Directions » State the count of lines below in which the word "This" appears, and add nothing.

Record extracts »
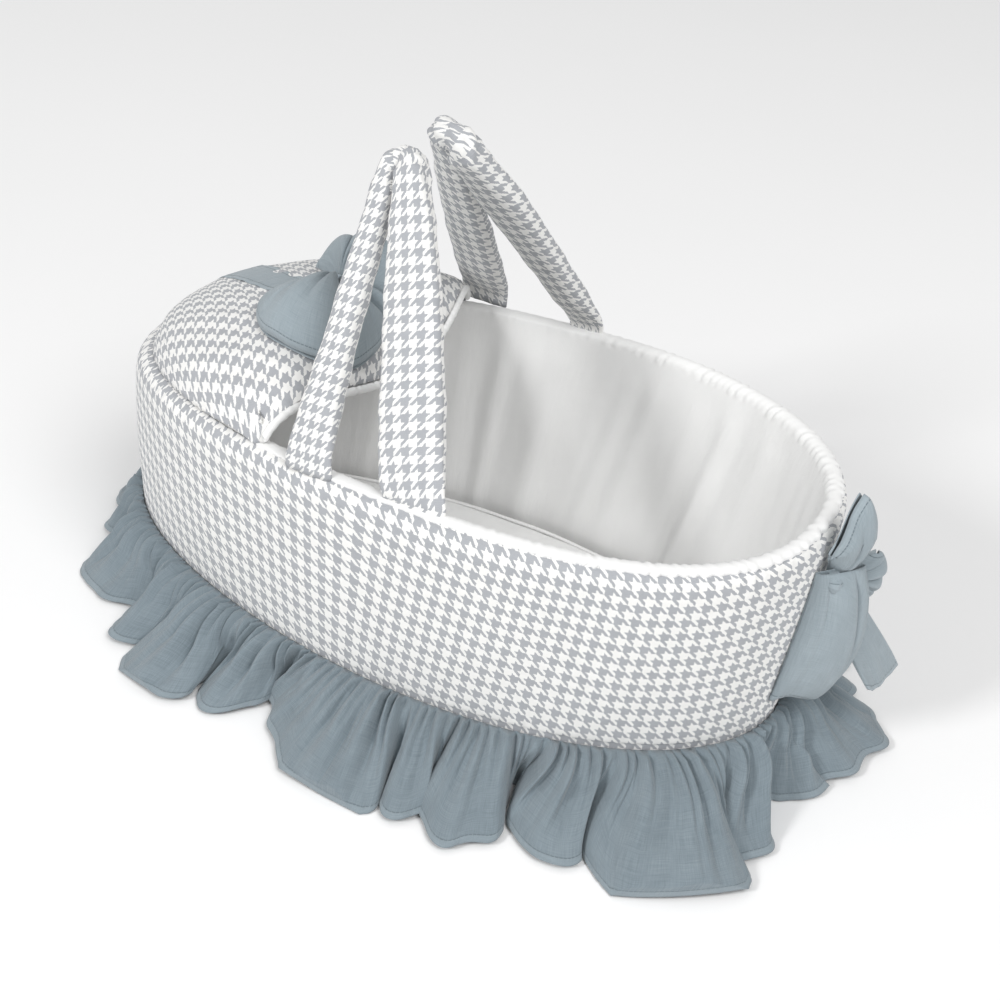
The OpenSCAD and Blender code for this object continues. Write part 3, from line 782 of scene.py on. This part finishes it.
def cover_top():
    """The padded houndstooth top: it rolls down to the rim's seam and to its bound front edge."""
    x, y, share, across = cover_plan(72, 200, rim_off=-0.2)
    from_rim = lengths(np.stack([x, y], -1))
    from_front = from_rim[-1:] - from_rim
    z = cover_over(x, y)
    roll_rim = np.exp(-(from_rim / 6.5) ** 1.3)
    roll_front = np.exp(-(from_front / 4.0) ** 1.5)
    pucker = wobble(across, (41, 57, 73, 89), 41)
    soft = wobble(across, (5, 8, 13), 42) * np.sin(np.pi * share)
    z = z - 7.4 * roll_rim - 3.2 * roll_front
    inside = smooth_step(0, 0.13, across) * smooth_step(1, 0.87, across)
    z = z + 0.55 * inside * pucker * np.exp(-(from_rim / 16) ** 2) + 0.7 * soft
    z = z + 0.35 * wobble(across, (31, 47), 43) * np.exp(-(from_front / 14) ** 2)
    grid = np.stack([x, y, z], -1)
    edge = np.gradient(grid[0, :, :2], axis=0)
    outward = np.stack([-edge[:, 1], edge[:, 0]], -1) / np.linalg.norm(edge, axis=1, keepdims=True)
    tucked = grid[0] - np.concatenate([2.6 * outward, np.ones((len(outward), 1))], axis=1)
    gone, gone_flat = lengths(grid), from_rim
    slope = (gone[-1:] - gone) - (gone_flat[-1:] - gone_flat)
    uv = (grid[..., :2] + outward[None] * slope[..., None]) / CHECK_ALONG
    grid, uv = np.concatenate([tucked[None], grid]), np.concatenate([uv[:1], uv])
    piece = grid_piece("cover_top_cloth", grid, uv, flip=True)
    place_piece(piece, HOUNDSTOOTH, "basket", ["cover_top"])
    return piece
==
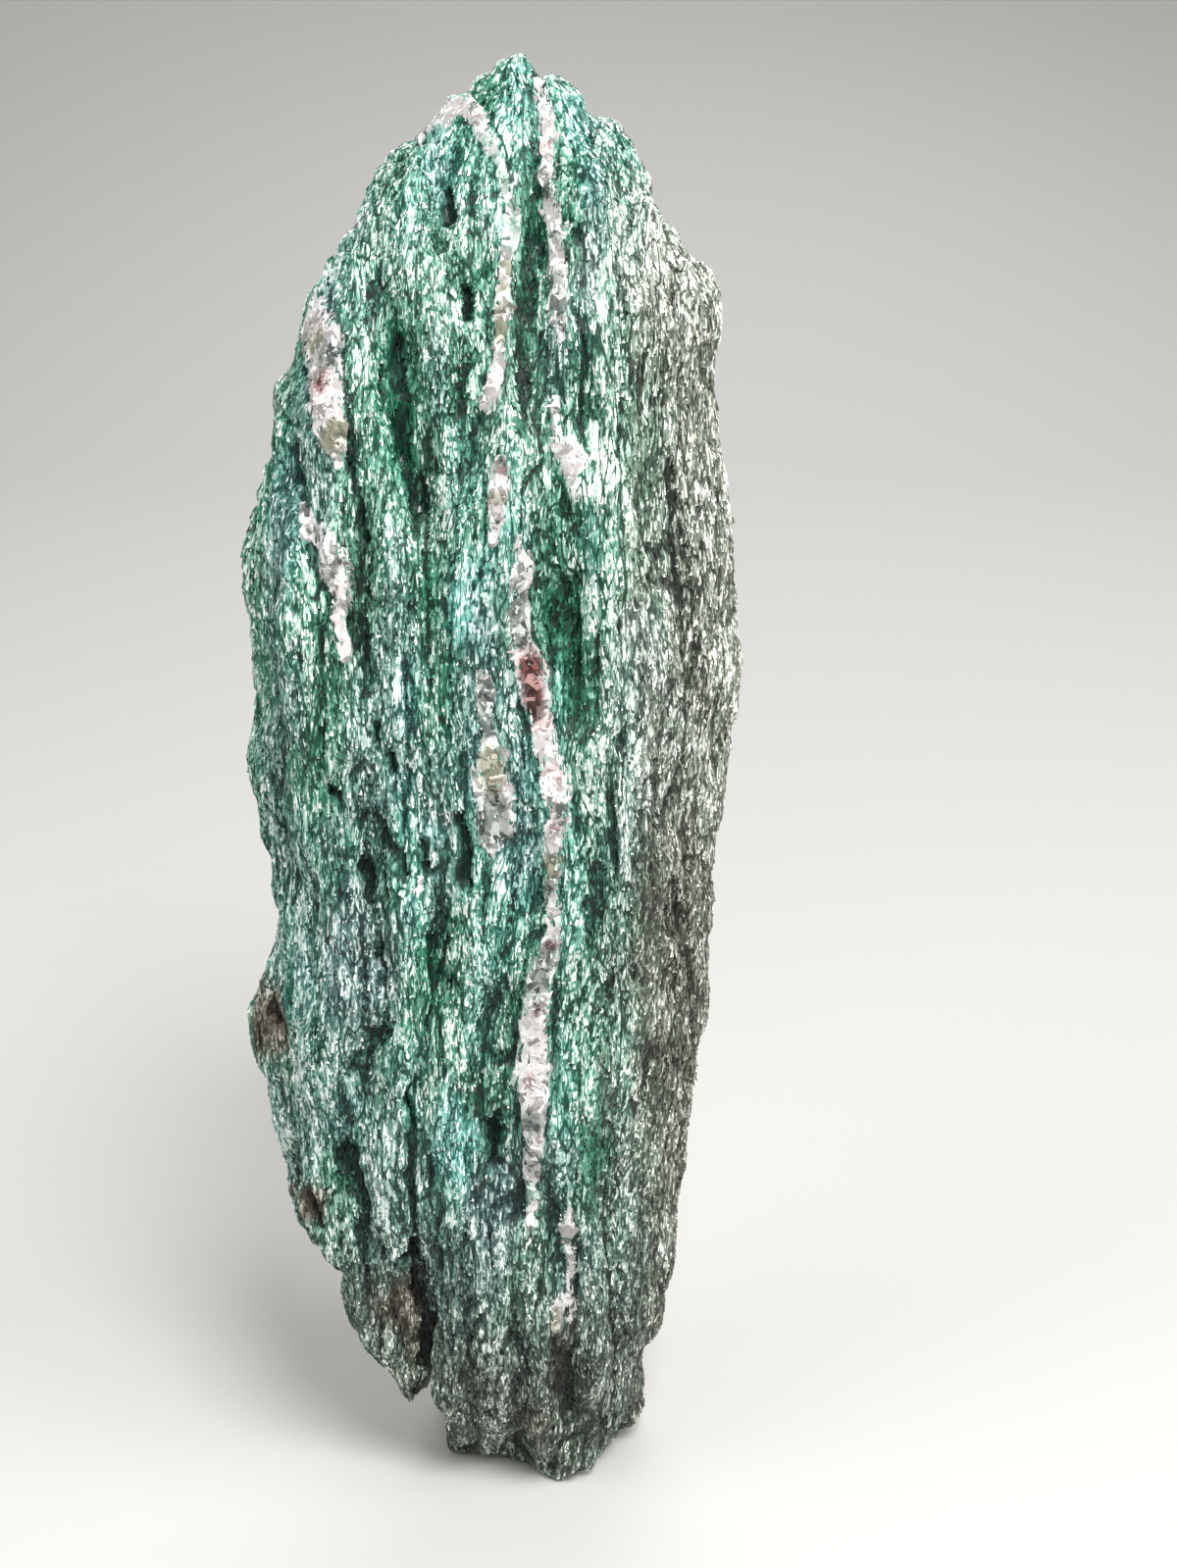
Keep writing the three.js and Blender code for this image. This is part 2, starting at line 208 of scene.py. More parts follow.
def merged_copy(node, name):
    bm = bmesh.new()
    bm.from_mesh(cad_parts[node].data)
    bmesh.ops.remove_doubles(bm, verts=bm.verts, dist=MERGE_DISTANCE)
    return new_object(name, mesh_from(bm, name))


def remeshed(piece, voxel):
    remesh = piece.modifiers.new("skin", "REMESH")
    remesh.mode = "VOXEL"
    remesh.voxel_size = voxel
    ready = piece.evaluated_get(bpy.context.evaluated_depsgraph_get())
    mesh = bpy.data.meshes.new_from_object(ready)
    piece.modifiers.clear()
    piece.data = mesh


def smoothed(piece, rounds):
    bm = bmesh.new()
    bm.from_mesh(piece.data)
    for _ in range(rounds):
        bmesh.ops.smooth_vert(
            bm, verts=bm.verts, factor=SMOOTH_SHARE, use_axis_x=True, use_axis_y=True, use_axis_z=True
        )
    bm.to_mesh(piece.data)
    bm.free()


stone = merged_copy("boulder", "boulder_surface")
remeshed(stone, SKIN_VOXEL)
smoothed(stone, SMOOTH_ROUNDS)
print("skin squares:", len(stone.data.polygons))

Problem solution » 2